Once that is done, the PDP stands a good chance of running neck and neck or possibly defeating the APC in the zone, depending on how they go about picking the running mate, in addition to some other factors well considered. I expect that the Yoruba leaders, under the auspices of Afenifere, and acting in concert with the CUPP that enjoys the buy-in of former President Olusegun Obasanjo, should play a prominent role in the process so that whoever is picked enjoys groundswell support that will be able to discount the enormity of Osinbajo’s vice presidential candidature in the zone.
The idea of picking a running mate from the southeast should be shelved in the circumstance. The Ibo can be assuaged in the interim with the speakership position, given that the PDP has resolved to retain the senate presidency in the north central zone. And, this is where Atiku’s promise of a single term presidency should kick in forcefully to assure and reassure the Ibo that the presidency will move to the southeast in 2023.
As someone said, the pledge should be well documented through the instrumentality of a court affidavit and given the widest publicity so that the entire world is aware of the existence of such a pact. This is to ensure that the southeast, with a voter population in excess of eight million, delivers the votes to the PDP.
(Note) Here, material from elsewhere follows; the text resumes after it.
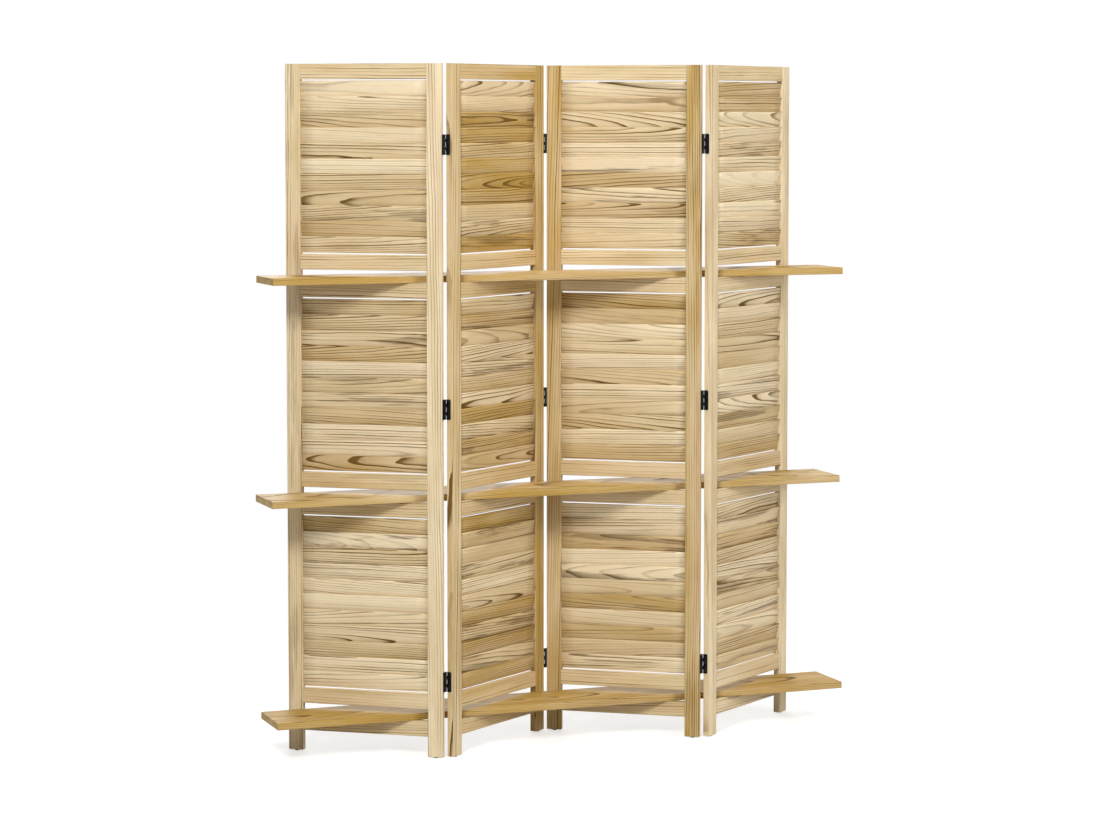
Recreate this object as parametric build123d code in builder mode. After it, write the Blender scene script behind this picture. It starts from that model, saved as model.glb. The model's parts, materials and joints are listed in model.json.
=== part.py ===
from build123d import *
from math import asin, atan2, cos, degrees, hypot, radians, sin
import os

# A four-panel louvered folding screen, stood in a zigzag, with three straight shelf
# boards pushed through slots in all four panels. Millimetres, +Z up. The origin is on
# the floor under the middle of the screen, X runs along the shelves and the front is -Y.

# Panels
panel_count = 4
panel_width = 400.0
panel_height = 1700.0
panel_thickness = 17.0
stile_width = 38.0
rail_height = 38.0
foot_height = 50.0            # lower edge of the bottom rail above the stile's end
edge_ease = 1.0               # eased long edges of stiles, rails and shelves

# Shelf slots: the height of each slot's lower rail edge above the stile's end
slot_height = 30.0
middle_slot_seat = 628.0
upper_slot_seat = 1166.0

# Stub tenons of the rails
tenon_length = 14.0
tenon_thickness = 6.0
tenon_shoulder = 6.0
tenon_clearance = 0.1
tenon_end_gap = 0.6

# Louver slats
slats_per_section = 11
slat_width = 41.0
slat_thickness = 5.0
slat_setback = 1.8            # from a panel's face to the nearest edge of a slat
slat_slit = 3.0               # open slit above the first and below the last slat
slat_seat_depth = 6.0         # how far each slat's end stands in its mortise
slat_clearance = 0.15

# The fold: half of the turn between neighbouring panels, counted from a flat screen
fold_half_angle = 35.5
fold_spare = 3.5              # how much flatter it can open before the shelves stop it

# Hinges
hinge_heights = (185.0, 857.0, 1503.0)
hinge_height = 50.0
hinge_gap = 4.7               # between the edges of two panels lying flat in line
pin_offset = 3.0              # from the panel's face out to the pin's axis
knuckle_radius = 2.7
knuckle_count = 5
knuckle_gap = 0.3
knuckle_clearance = 0.35
knuckle_sides = 12            # few flats keep the 45 small knuckles light
leaf_thickness = 1.2
leaf_cover = 12.2             # how much of the stile's edge a leaf covers
pin_radius = 1.1
pin_clearance = 0.35
pin_sides = 8                 # and the pins and bores hidden in them

# Glides under the stiles
glide_radius = 7.0
glide_height = 3.0
glide_taper = 18.0            # slope of the rim in degrees, narrower at the floor

# Shelves: length past the outermost panel corners, and how each one was pushed along
shelf_thickness = 17.0
shelf_overhang = 75.0
shelf_side_gap = 1.1          # between shelf and stile when the screen is at its flattest
shelf_rest_gap = 0.3
upper_shelf_shift = 0.0
middle_shelf_shift = -5.0
lower_shelf_shift = 5.0
panels_shift = 9.0            # the zigzag's middle stands right of the shelves' middle

# Heights above the stile's end that follow from the values above
opening_width = panel_width - 2 * stile_width
slot_seats = (foot_height + rail_height, middle_slot_seat, upper_slot_seat)
rail_bottoms = (
    foot_height,
    slot_seats[0] + slot_height,
    slot_seats[1] - rail_height,
    slot_seats[1] + slot_height,
    slot_seats[2] - rail_height,
    slot_seats[2] + slot_height,
    panel_height - rail_height,
)
louver_bays = {
    "lower": (rail_bottoms[1] + rail_height, rail_bottoms[2]),
    "middle": (rail_bottoms[3] + rail_height, rail_bottoms[4]),
    "upper": (rail_bottoms[5] + rail_height, rail_bottoms[6]),
}

# The slats tilt so far that they fill the panel's thickness, less the setback
slat_half_diagonal = hypot(slat_width, slat_thickness) / 2
slat_reach = panel_thickness / 2 - slat_setback
slat_tilt = degrees(asin(slat_reach / slat_half_diagonal) - atan2(slat_thickness, slat_width))
slat_rise = slat_width * cos(radians(slat_tilt)) + slat_thickness * sin(radians(slat_tilt))

# The zigzag: hinge axes alternate between the back and the front faces
fold = radians(fold_half_angle)
axis_along = panel_width / 2 + hinge_gap / 2
axis_across = panel_thickness / 2 + pin_offset
panel_step = 2 * (axis_along * cos(fold) + axis_across * sin(fold))
zigzag_length = (
    (panel_count - 1) * panel_step
    + panel_width * cos(fold)
    + panel_thickness * sin(fold)
)

# The shelves are as wide as the slots let them be when the screen is at its flattest
flattest = radians(fold_half_angle - fold_spare)
shelf_length = zigzag_length + 2 * shelf_overhang
shelf_width = 2 * (
    opening_width / 2 * sin(flattest)
    - panel_thickness / 2 * cos(flattest)
    - shelf_side_gap
)


def fold_direction(panel):
    """+1 where the panel runs front to back from left to right, -1 where it comes forward."""
    return 1 if panel % 2 == 0 else -1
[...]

The south-south already has the national chairman; and being a traditional stronghold of the PDP, it is expected to lock in massive votes in the zone. The strategists in the PDP may have a superior permutation, but significantly, it is not advisable to allow the APC to use the majesty of its presidential and vice presidential candidates to smoothly dance to victory with bulky votes in the northwest and the southwest zones respectively without deliberately “disrupting” the ballot in Yoruba land through the choice of a running mate to Atiku from there.